**Task details:** Your task is to print every entry below exactly as given.

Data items
---
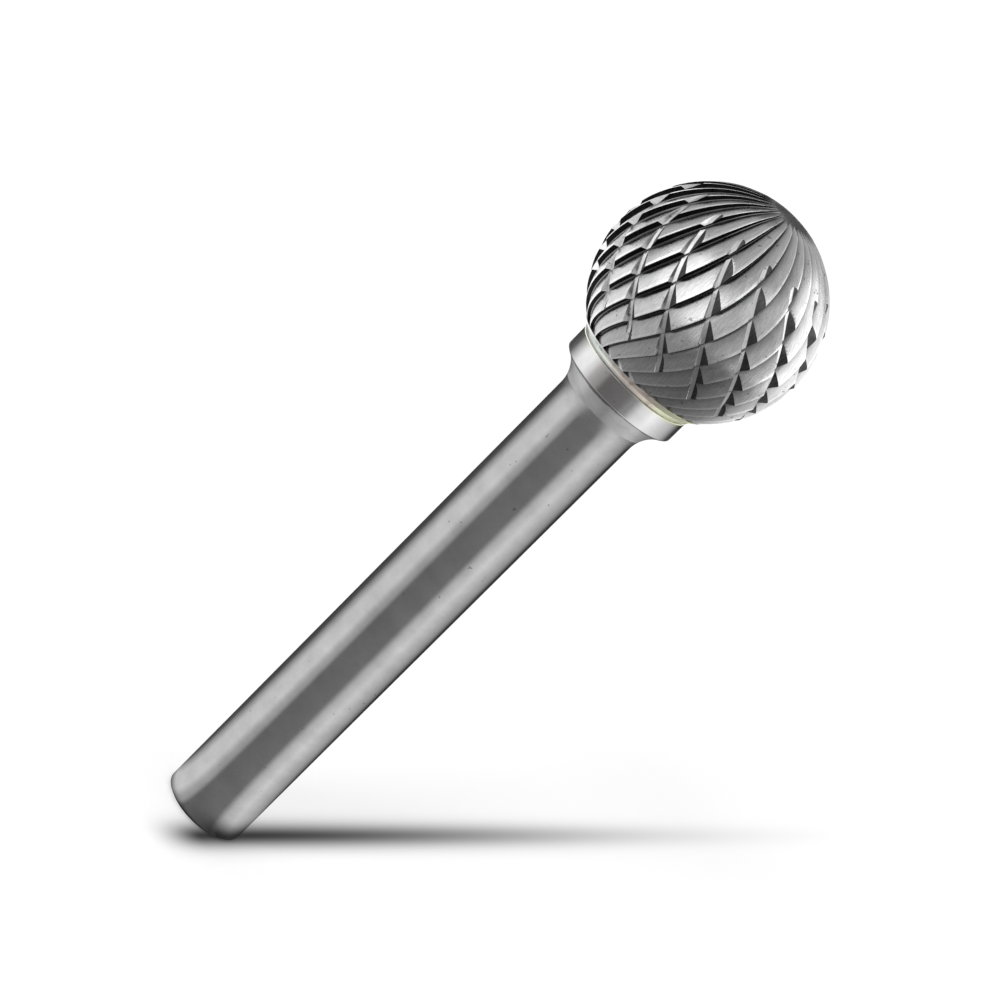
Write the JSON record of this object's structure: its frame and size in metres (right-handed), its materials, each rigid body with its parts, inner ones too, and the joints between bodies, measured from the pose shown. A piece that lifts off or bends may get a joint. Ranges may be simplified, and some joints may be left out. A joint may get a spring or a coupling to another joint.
{
  "type": "rotary burr",
  "caption": "Ball-shaped rotary burr: a fluted carbide ball with chip breakers, brazed to the collar of a straight ground steel shank for a collet.",
  "frame": {"origin": "centre of the shank's flat end face, which is also the bottom centre of the bounding box", "axes": "+Z along the burr's axis from the shank's end to the cutting end; +X and +Y are square to it, and no tooth is singled out"},
  "size_m": [0.0158, 0.0158, 0.0587],
  "materials": {
    "shank_steel": "satin",
    "braze": "satin",
    "carbide": "satin"
  },
  "bodies": {
    "root": {"steel_shank": "shank_steel", "braze_joint": "braze", "carbide_head": "carbide"}
  },
  "joints": []
}
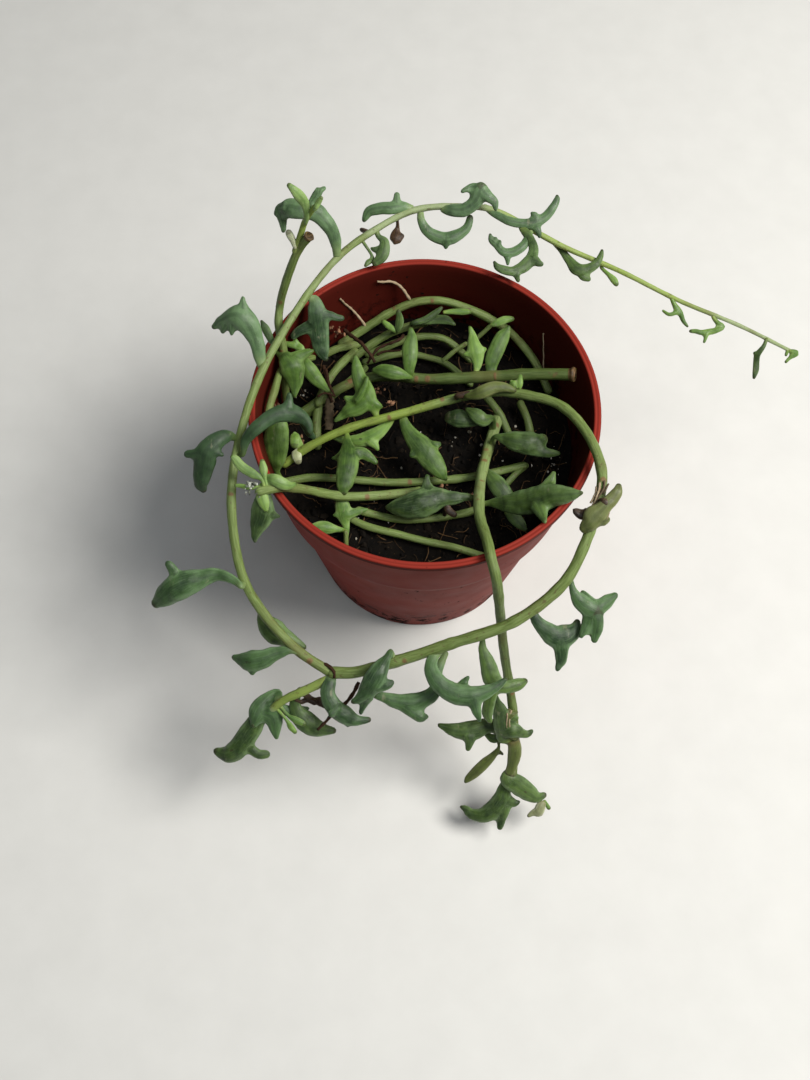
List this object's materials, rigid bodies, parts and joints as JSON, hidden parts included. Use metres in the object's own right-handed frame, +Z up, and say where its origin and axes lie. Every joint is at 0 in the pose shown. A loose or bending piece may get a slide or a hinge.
---
**Correct answer:**
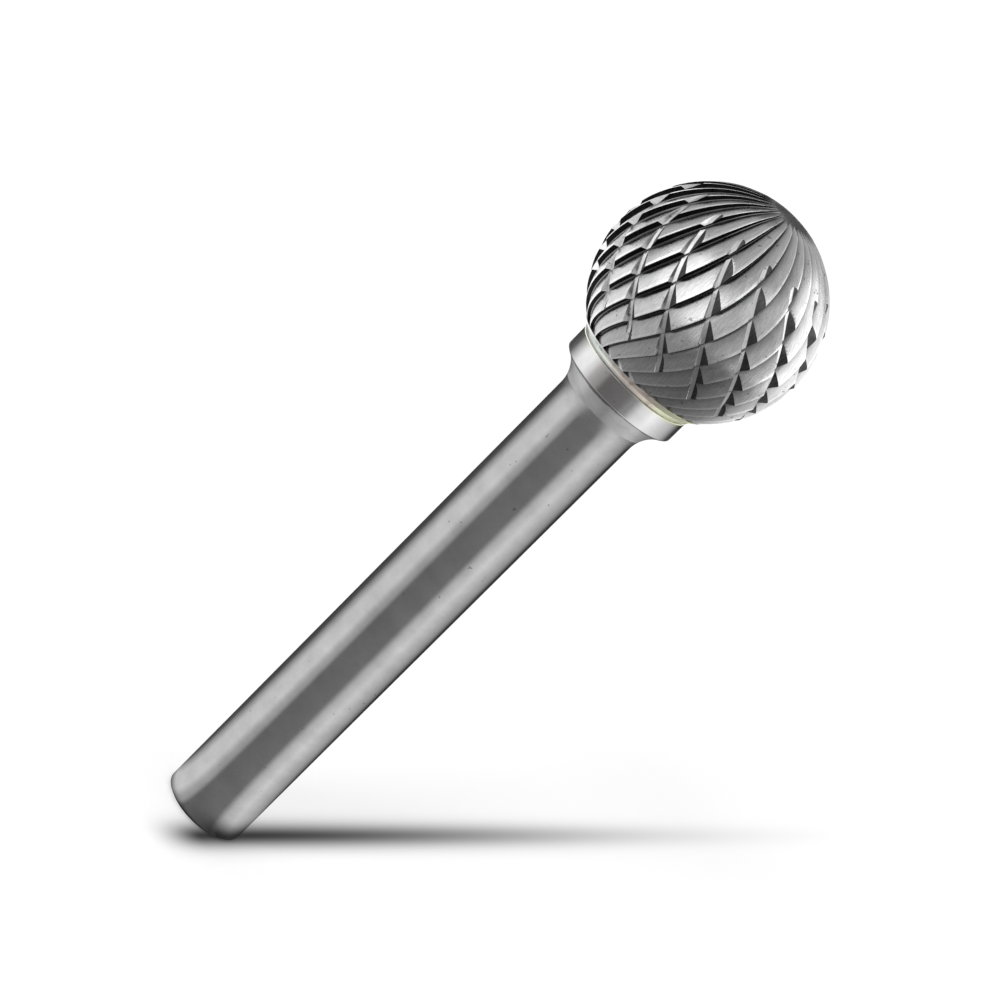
Write the JSON record of this object's structure: its frame and size in metres (right-handed), its materials, each rigid body with its parts, inner ones too, and the joints between bodies, measured from the pose shown. A piece that lifts off or bends may get a joint. Ranges may be simplified, and some joints may be left out. A joint may get a spring or a coupling to another joint.
{
  "type": "rotary burr",
  "caption": "Ball-shaped rotary burr: a fluted carbide ball with chip breakers, brazed to the collar of a straight ground steel shank for a collet.",
  "frame": {"origin": "centre of the shank's flat end face, which is also the bottom centre of the bounding box", "axes": "+Z along the burr's axis from the shank's end to the cutting end; +X and +Y are square to it, and no tooth is singled out"},
  "size_m": [0.0158, 0.0158, 0.0587],
  "materials": {
    "shank_steel": "satin",
    "braze": "satin",
    "carbide": "satin"
  },
  "bodies": {
    "root": {"steel_shank": "shank_steel", "braze_joint": "braze", "carbide_head": "carbide"}
  },
  "joints": []
}
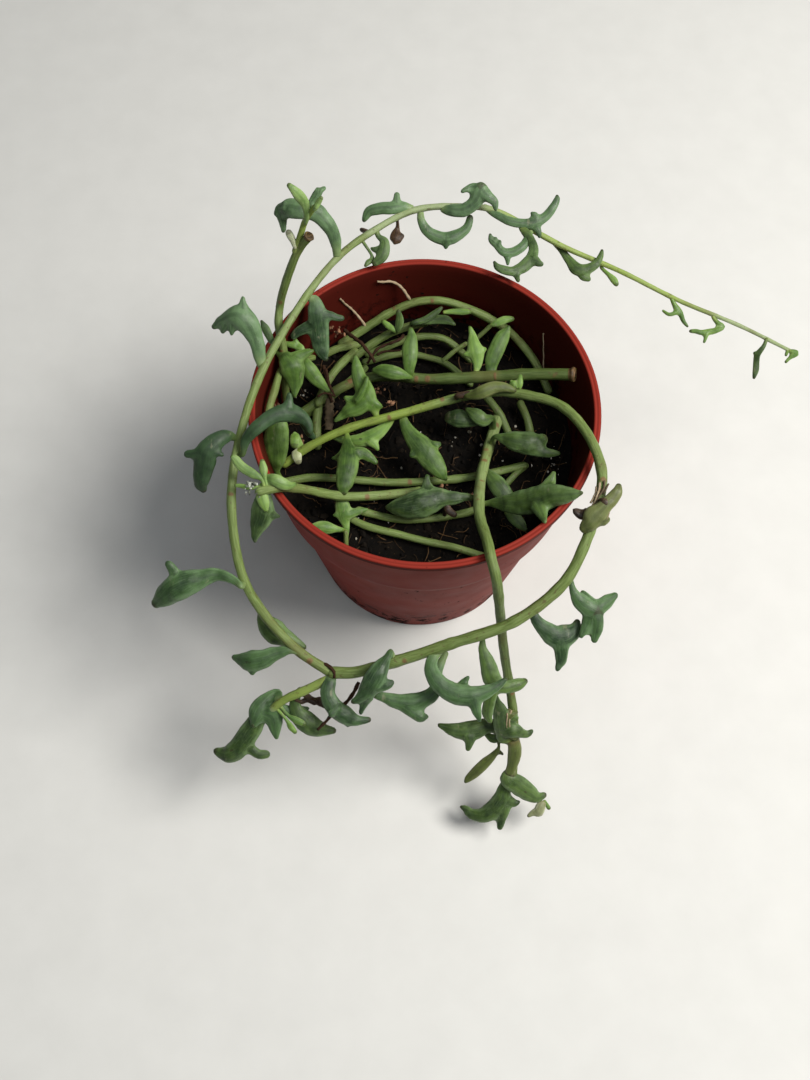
List this object's materials, rigid bodies, parts and joints as JSON, hidden parts included. Use metres in the object's own right-handed frame, +Z up, and say where its origin and axes lie. Every joint is at 0 in the pose shown. A loose or bending piece may get a slide or a hinge.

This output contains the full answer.